The First week
The images below were contributed by 3 different people who were on site during the first week of the 2014 season. They were forwarded to me via Anne Dawes (who was one of the photographers) of Farina Station.
For the next week I’ll be using images shot with “compact” cameras. On about May 18, we expect to begin receiving images from John Rapley, a Seymore photographer, who will be shooting with his Sony cameras.
He is expected to be on site until about the 25th. I’ll be on site myself for a rush trip on May 31 to try to cover the Cricket match week end. All being well, I’ll be back on site from June 8 or 9 until June 15.
The Second week
The images below were contributed by Lorraine Short and Peter Cram. On their return to Adelaide they emailed me the following…
“We have recently returned from 2-1/2 weeks at Farina. We were the first to arrive on a cold, wet and somewhat muddy afternoon but soon joined with others in starting up “the action”. Thus our photos will be limited to this time period. (also there are participants whose cameras are far superior). With this in mind I have only sent a few that may – or may not – be of interest,
For most of the time, Peter was working with the team who were constructing the new shower and toilet block.
My rostered tasks placed me inside the bakery van on most days, serving customers, who had come “seeking bread, buns, pies and some respite from the flies” according to one couple! Sadly, we could not do anything about the flies except make sure that fly nets were firmly on our own heads!
We were unable to ascertain who the couple were on the camel trek.
On our last morning (Monday) Jeff Fulwood and Kevin, plus several assistants with sturdy backs, nudged the cattle truck into position.”
3rd and 4th Week
The following images were contributed by Victorian Photographer John Rapley. He emailed them to me after leaving the outback and regaining communications.
I was hard pushed to select images for this page from the copious excellent range sent to me by John. Once again, we had to wait for the photographer to return to Southern climes before we had adequate communications to do the transfer.
The beautiful image of singing around the campfire – featuring guitarist and composer Peter Cram really sets the scene for John’s contribution, and the wide angle shot of the daily project roundup shows part of the shearer’s quarters very well. The next 4 images were apparently shot during the station tour by Kevin Dawes. The first of these features the remains of an old drover’s shelter. Kevin is also seen fishing for Pigmy Perch in the remains of the last rains.
Last year I covered the deliver of the two railway waggons from Quorn. This year Jeff Fullwood has delivered another (this time Cattle) truck. As John illustrates, the same procedure for offloading and setup was successfully implemented.
With the delivery of the new catering van, we have been able to make the underground bakery more accessible to visitors. John shows a group of children leaving after their guided tour. One can see that the bakers in charge certainly enjoy their work!

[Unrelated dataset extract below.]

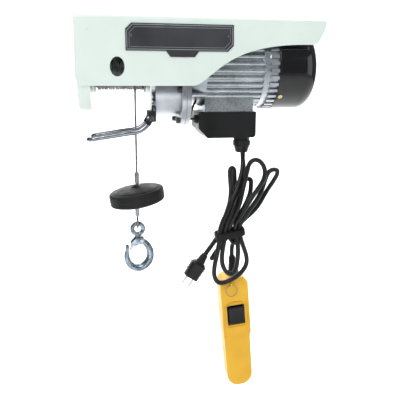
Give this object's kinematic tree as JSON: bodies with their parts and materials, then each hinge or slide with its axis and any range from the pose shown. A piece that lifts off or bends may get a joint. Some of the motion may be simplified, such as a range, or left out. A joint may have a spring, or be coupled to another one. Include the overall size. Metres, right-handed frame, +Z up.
{
  "type": "electric wire rope hoist",
  "caption": "Compact electric wire-rope hoist: channel frame with drum, gear case and finned motor, latched hook, and a hanging pendant control with plug cord.",
  "frame": {"origin": "centre of the frame's top mounting face, in the middle of its four bolt holes", "axes": "+Z up out of the mounting face, +X along the drum axis from the drum to the motor, +Y towards the back"},
  "size_m": [0.4, 0.1546, 0.6466],
  "materials": {
    "painted_frame": "satin powder coat",
    "name_plate": "satin print on sheet",
    "polished_steel": "machined",
    "drum_steel": "dull",
    "wire_rope": "stranded, lightly oiled",
    "bronze": "sintered",
    "cast_aluminium": "fine cast",
    "zinc_ring": "zinc plated",
    "gasket_paper": "fibre sheet",
    "black_steel": "black oxide",
    "motor_aluminium": "die cast, painted silver",
    "core_iron": "laminated",
    "copper": "enamelled wire",
    "brake_lining": "friction lining",
    "fan_plastic": "moulded",
    "gloss_black": "gloss enamel",
    "brass_screw": "yellow zinc",
    "black_plastic": "moulded, satin",
    "capacitor_can": "moulded",
    "chrome_lever": "bright",
    "crimp_aluminium": "pressed",
    "black_rubber": "moulded",
    "zinc_hook": "blue zinc plate",
    "yellow_plastic": "moulded, semi-gloss",
    "cable_black": "smooth PVC sheath",
    "plug_black": "moulded"
  },
  "bodies": {
    "root": {"frame_shell": "painted_frame", "drum_end_plate": "painted_frame", "drum_inner_plate": "painted_frame", "name_plate": "name_plate", "name_plate_rivets": "polished_steel", "rotor_bearings": "polished_steel", "lever_pin": "polished_steel", "pendant_screws": "polished_steel", "plug_blades": "polished_steel", "shaft_bushes": "bronze", "gear_case": "cast_aluminium", "front_end_shield": "cast_aluminium", "rear_end_shield": "cast_aluminium", "spacer_ring": "zinc_ring", "case_gasket": "gasket_paper", "lever_bracket": "black_steel", "flange_bolts": "black_steel", "motor_housing": "motor_aluminium", "stator_core": "core_iron", "stator_windings": "copper", "brake_pad": "brake_lining", "fan_cover": "gloss_black", "cover_screws": "brass_screw", "terminal_box": "black_plastic", "box_lid": "black_plastic", "cable_glands": "black_plastic", "switch_body": "black_plastic", "limit_switch": "black_plastic", "terminal_block": "black_plastic", "capacitor": "capacitor_can", "pendant_strain_relief": "black_rubber", "hank_tie": "black_rubber", "pendant_front": "yellow_plastic", "pendant_back": "yellow_plastic", "pendant_cable": "cable_black", "power_cord": "cable_black", "cord_hank": "cable_black", "limit_switch_cable": "cable_black", "plug_body": "plug_black"},
    "rotor": {"rotor_shaft": "polished_steel", "rotor_core": "core_iron", "fan": "fan_plastic", "brake_disc": "core_iron"},
    "layshaft": {"lay_shaft": "polished_steel", "lay_gear": "polished_steel"},
    "drum": {"drum": "drum_steel", "wound_rope": "wire_rope", "drum_shaft": "polished_steel", "rope_clamp_screw": "polished_steel", "output_gear": "polished_steel"},
    "hook_block": {"hoist_rope": "wire_rope", "rope_crimps": "crimp_aluminium", "rope_loop": "wire_rope", "stop_disc": "black_rubber"},
    "hook": {"hook": "zinc_hook", "latch_pin": "polished_steel"},
    "latch": {"hook_latch": "zinc_hook"},
    "lever": {"limit_lever": "chrome_lever"},
    "rocker": {"rocker": "black_plastic"},
    "ring": {"split_ring": "polished_steel"}
  },
  "joints": [
    {"name": "hook_travel", "type": "slide", "parent": "root", "child": "hook_block", "axis": [0, 0, -1], "range_m": [-0.059, 0.298], "deforming": ["hoist_rope"]},
    {"name": "rotor_spin", "type": "hinge", "parent": "root", "child": "rotor", "pos_m": [0, 0, -0.076], "axis": [1, 0, 0], "range_deg": [-2195, 11001]},
    {"name": "layshaft_spin", "type": "hinge", "parent": "root", "child": "layshaft", "pos_m": [0, 0, -0.1138], "axis": [1, 0, 0], "range_deg": [-1835, 367]},
    {"name": "drum_spin", "type": "hinge", "parent": "root", "child": "drum", "pos_m": [0, 0, -0.076], "axis": [1, 0, 0], "range_deg": [-88, 433]},
    {"name": "hook_swing", "type": "hinge", "parent": "hook_block", "child": "hook", "pos_m": [-0.11, -0.03965, -0.339], "axis": [0, 1, 0], "range_deg": [-50, 50]},
    {"name": "hook_latch_hinge", "type": "hinge", "parent": "hook", "child": "latch", "pos_m": [-0.104, -0.03965, -0.361], "axis": [0, 1, 0], "range_deg": [-35, 0], "stiffness_Nm_per_rad": 0.02, "springref_deg": 17.19},
    {"name": "limit_lever_hinge", "type": "hinge", "parent": "root", "child": "lever", "pos_m": [-0.086, -0.036, -0.157], "axis": [0, 1, 0], "range_deg": [0, 14], "stiffness_Nm_per_rad": 0.2, "springref_deg": -11.46},
    {"name": "rocker_tilt", "type": "hinge", "parent": "root", "child": "rocker", "pos_m": [0.05991, -0.0384, -0.50879], "axis": [0.9969, 0, 0.0785], "range_deg": [-9, 9], "stiffness_Nm_per_rad": 0.15},
    {"name": "split_ring_swing", "type": "hinge", "parent": "root", "child": "ring", "pos_m": [0.0493, -0.0495, -0.45044], "axis": [0.9969, 0, 0.0785], "range_deg": [-100, 4]}
  ],
  "couplings": [
    {"joint": "rotor_spin", "follows": "hook_travel", "rad_per_m": 643.13},
    {"joint": "layshaft_spin", "follows": "hook_travel", "rad_per_m": -107.19},
    {"joint": "drum_spin", "follows": "hook_travel", "rad_per_m": 25.221}
  ]
}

Week 7 and 8 (the school holidays)
Most of the photographs (below) were from David Linn. The last 2 were from Martin MacLennan.
David tells me that the new (bigger, more powerful, but quieter) generator just installed has cured the oven controller failures that we were experiencing in week 5 or so.
It seems that demand for bakery products during the weeks 7 and 8 (the school holidays) was exceptional. It was quite normal for there to be a queue at the marque door at 8am, waiting for the start of business. On at least 2 occasions, the cupboard was bare by 1pm, so late-comers unfortunately missed out!
It wasn’t because of slackness of the bakers either – they were working like fury… pushing the old oven to capacity.
Martin tells me that at the end of the last week (8) work was begun to improve the old Scotch Oven. Master oven builder Dennis Benson, has come down from Queensland to lend a hand. I understand that (with help from Doug MacLennan and Kevin Dawes), he’ll be replacing the worn and uneven old house bricks from the floor of the oven with new fire-bricks, and re-working the roof of the oven (out the back of the building) to reduce heat loss, and also protect it from water damage after (the occasional) rain.
Doug MacLennan, under instruction from Dennis, is increasing the height of the chimney , and adding a chimney pot to reduce water damage and to improve the oven “breathing” and efficiency. Hopefully less wood will be required to produce the expected higher production demands next (and subsequent years).